We appreciate the argument that although the corporation may have had no lien on the land, or right as against the sovereign power, it had a right as against all subordinate bodies to exclude them from the lands of its choice, that the decisions had declared this right to be vested and indestructible except by legitimate exercise of the power of eminent domain, that it had spent money and taken action on the faith of them, and that a later decision cannot take away the right. But the cases relied upon are too remote for the confident application of that doctrine if there were no other objections to it. They concern the effect of filing a map of a railroad route, and only when coupled with notice to the landowners concerned.

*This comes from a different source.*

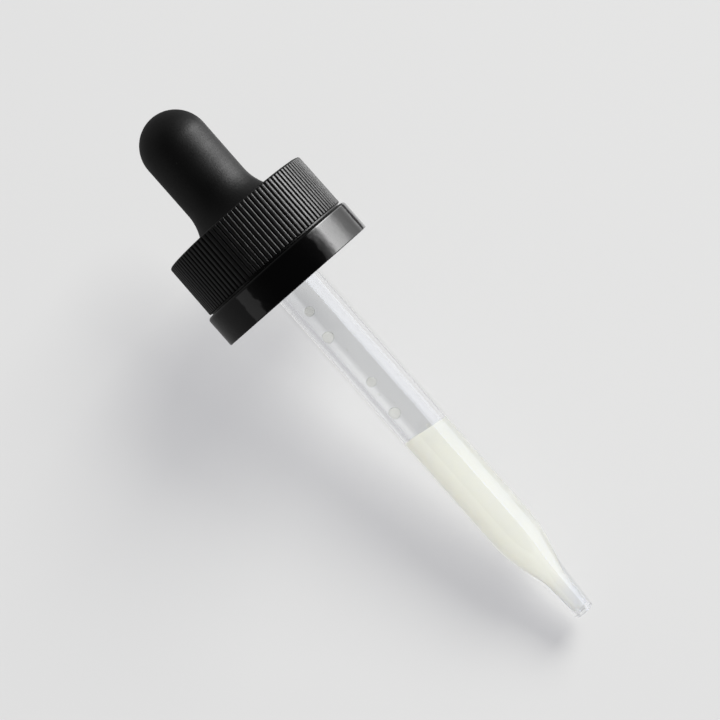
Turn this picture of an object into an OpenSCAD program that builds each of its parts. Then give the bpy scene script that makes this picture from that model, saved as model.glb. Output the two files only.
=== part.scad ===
// Child-resistant medicine dropper: a ribbed overcap that snaps over a threaded inner cap,
// a rubber bulb, and a glass pipette that holds a measure of liquid.
// Millimetres. Z is the common axis, and the bulb points up. The origin is the centre of the
// bulb flange's underside, where the lip of a bottle seals.

/* [Pipette] */
// Outside diameter of the glass tube
tube_d = 7; // [6.6:0.1:7.2]
// Wall thickness of the tube
tube_wall = 0.95; // [0.8:0.05:1.05]
// Length of the pipette, from its bead to its tip
pipette_l = 76; // [66:1:90]
// Outside diameter of the tip, before its fire-polished edge
tip_d = 3.1; // [2.9:0.1:3.4]
// Diameter of the hole in the tip
orifice_d = 1.5; // [1.2:0.1:1.6]

/* [Liquid] */
// Depth of the liquid, from the tip to its surface
fill_h = 35; // [22:0.2:40]
// Depth of the hollow in the liquid's surface
meniscus_h = 0.7; // [0.3:0.1:1.2]

/* [Bulb] */
// Outside diameter of the bulb
bulb_d = 10.2; // [9.8:0.1:10.6]
// Height of the bulb above the cap
bulb_h = 17.3; // [15:0.1:24]
// Wall thickness of the bulb
bulb_wall = 0.95; // [0.8:0.05:1.1]
// Diameter of the bulb's foot, where it meets the top of the cap
foot_d = 13; // [12.4:0.1:13.2]
// Thickness of the flange that seals on the bottle's lip
flange_t = 1.6; // [1.4:0.1:1.7]

/* [Cap] */
// Height of the whole cap
cap_h = 13.5; // [13.5:0.1:14]
// Diameter over the ribs at their lower end
rib_d = 23.9; // [23.7:0.1:24.2]
// Number of ribs round the cap
rib_count = 104; // [60:2:120]
// Depth of the grooves between the ribs
rib_depth = 0.32; // [0.2:0.02:0.4]
// Diameter of the smooth band at the foot of the cap
band_d = 25.1; // [24.9:0.1:25.6]
// Height of the smooth band
band_h = 4.8; // [4:0.1:5.5]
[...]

We should be more inclined to follow Sauer v. New York, 206 U. S. 536, 51 L. ed. 1176, 27 Sup. Ct. Rep. 686; Moore-Mansfield Constr. Co. v. Electrical Installation Co. 234 U. S. 619, 626, 58 L. ed. 1503, 1506, 34 Sup. Ct. Rep. 941; Willoughby v. Chicago, 235 U. S. 45, 59 L. ed. ——, 35 Sup. Ct. Rep. 23. But, as we have said, nothing short of a specific decision of the court of appeals would make us believe that the act of 1895 gave to the plaintiff, without notice to landowners or other preliminary, a vested right, seemingly unlimited in time, to exclude the rest of the world from whatever watersheds it chose, simply by filing a map.